Read that again. Did I believe that? Did I honestly put pen to paper to program myself that way?

Jesus Christ.

Seriously.

This was from early 2002. When I was supervising the CEO’s crack-addict niece and doing all her work because she was hired as a grantwriter and psycho loudmouth bitch couldn’t even write a declarative sentence. Constructive confrontation? I could write a BOOK on it. Especially when the CEO would tell me to discipline her, only for her to go back to her auntie and be told “I will make sure Goddess doesn’t bother you again.”

C U Next Tuesday, bitches.

When have I been absolutely unwilling to do ANYTHING? I think I get the most props for my joy at dropping everything to lead and/or pitch in for special projects and circumstances. Well, “props” might be stretching it — but still, the hell?

Those people had me so on-edge and feeling so ashamed of everything about myself that I had no identity left when they got done with me. It was hard to leave — it was hard to leave the salary, the brief amount of financial comfort I’d finally (and never again) achieved, the vast array of men to date there. 😉 Although truth be told, all any of us were doing was trying to find a measure of comfort, of not being demoted/suspended/written up/excoriated, in each other.

This discovery, of being so demeaned as to give up my strap-on so quickly, rocked me pretty hard. I became the girl who, after several doomed relationships, realizes that she’s the common denominator and therefore she’s damaged goods.

I had a long soul-searching session about this. Was it me? Was I that horrible? Why do I always need to vent, to rant, to process? Why do I always question — why do I always want to make things better? Why am I so sensitive to, and so scarred by, injustice? Why do I always think the answer is to show how tough and resilient I am? Why do I punish myself when everyone else has inflicting those wounds pretty much covered?

As I was trying to explain to someone today, how is anyone ever going to learn to take care of him or herself when everyone else is making it abundantly clear that unless they live to serve, they should have no other purpose?

It’s hard to hear opportunity knocking, over the sound of your own heart breaking.

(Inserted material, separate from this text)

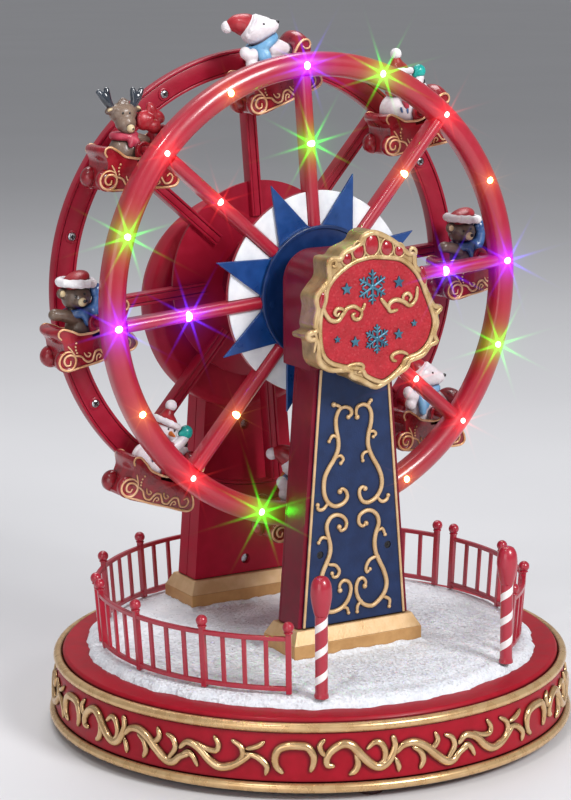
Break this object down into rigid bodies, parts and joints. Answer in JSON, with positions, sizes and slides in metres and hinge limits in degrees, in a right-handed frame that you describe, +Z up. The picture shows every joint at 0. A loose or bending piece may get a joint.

I was blasting my new Evanescence CD on the way home tonight (last night, this morning, whatever), particularly “Lose Control.” And wow, did I actually wake up from my coma:

“Just once in my life,
I think it’d be nice,
Just to lose control, just once,
With all the pretty flowers in the dust.”

Wouldn’t that be fun, to just take something and smash it to bits, just because you feel like it? To inquire whether people are insane and to tell them exactly what their (in)action requires/required from you? To express every blessed emotion the second you’re having it, in the way you deem most appropriate?

I knew people like that. Well, more accurately, I was unwillingly thrust into the position of hostage negotiator/cleanup crew/person who talks to the police/dumbass who pulls them off the ledge. It’s a theme in my life, really. I don’t nurture me. Everyone and everything else demands it of me to do it for them. And if anyone would wise up and realize that if they didn’t expect it, then I’d be more than willing to do it because I cared, wouldn’t that rock?

But what I’ve found is that I can pull a thousand people off the ledge and not a goddamned one of them is going to do it for me because they don’t think I’m capable of jumping. They expect I can take everything dished out, and I can. But I’m finding out that even I have limits, and they’re dangerously close.

I hate those fuckers for making me feel like I had to write such garbage, that I owed it to them to straighten up and fly right when I was a model fucking citizen. I hate owing people. I hate hate HATE feeling like I owe somebody or something any more than I feel like giving them because I GUARANTEE that I will be going above and beyond, absolutely unasked.

You know what I fear? I fear finding something/someone really, truly deserving of all I have and want to give, and I’ll have nothing left of me. I fear losing that control — I don’t want to end up like so many people I’ve known and wounding those who could have loved/helped me most. I don’t want my arms to be too tired to reach out and grab onto something worth holding because I’m beholden to the beast that would let me go if only I had the energy to run.

This is Goddess without alcohol, drugs or sleep. Hopefully I’ll meet my demons head-on and slay those bitches in my dreams. Because they’ll keep taking and taking my energy otherwise if I keep letting them. If I could put my foot down and leave that insane asylum workplace I wrote about earlier, hell, I escaped Satan’s handmaiden. I’m sure I can conquer a demon or two without much effort in comparison!

Weakness makes me doubt myself. Loss of control indicates weakness. I am strongest in crisis. But I’d like to try operating in a non-crisis mode someday. Then again, how will I adapt to it if I don’t ever get an opportunity to try?

One Lonely Response to Constructive self-confrontation

  1. Barb :

    Sorry to sound harsh, but I have one word for you: enabler. It’s something you have to unlearn. You have to learn to take care of yourself FIRST. It sounds selfish, I know, but in the long run, it’s what will work.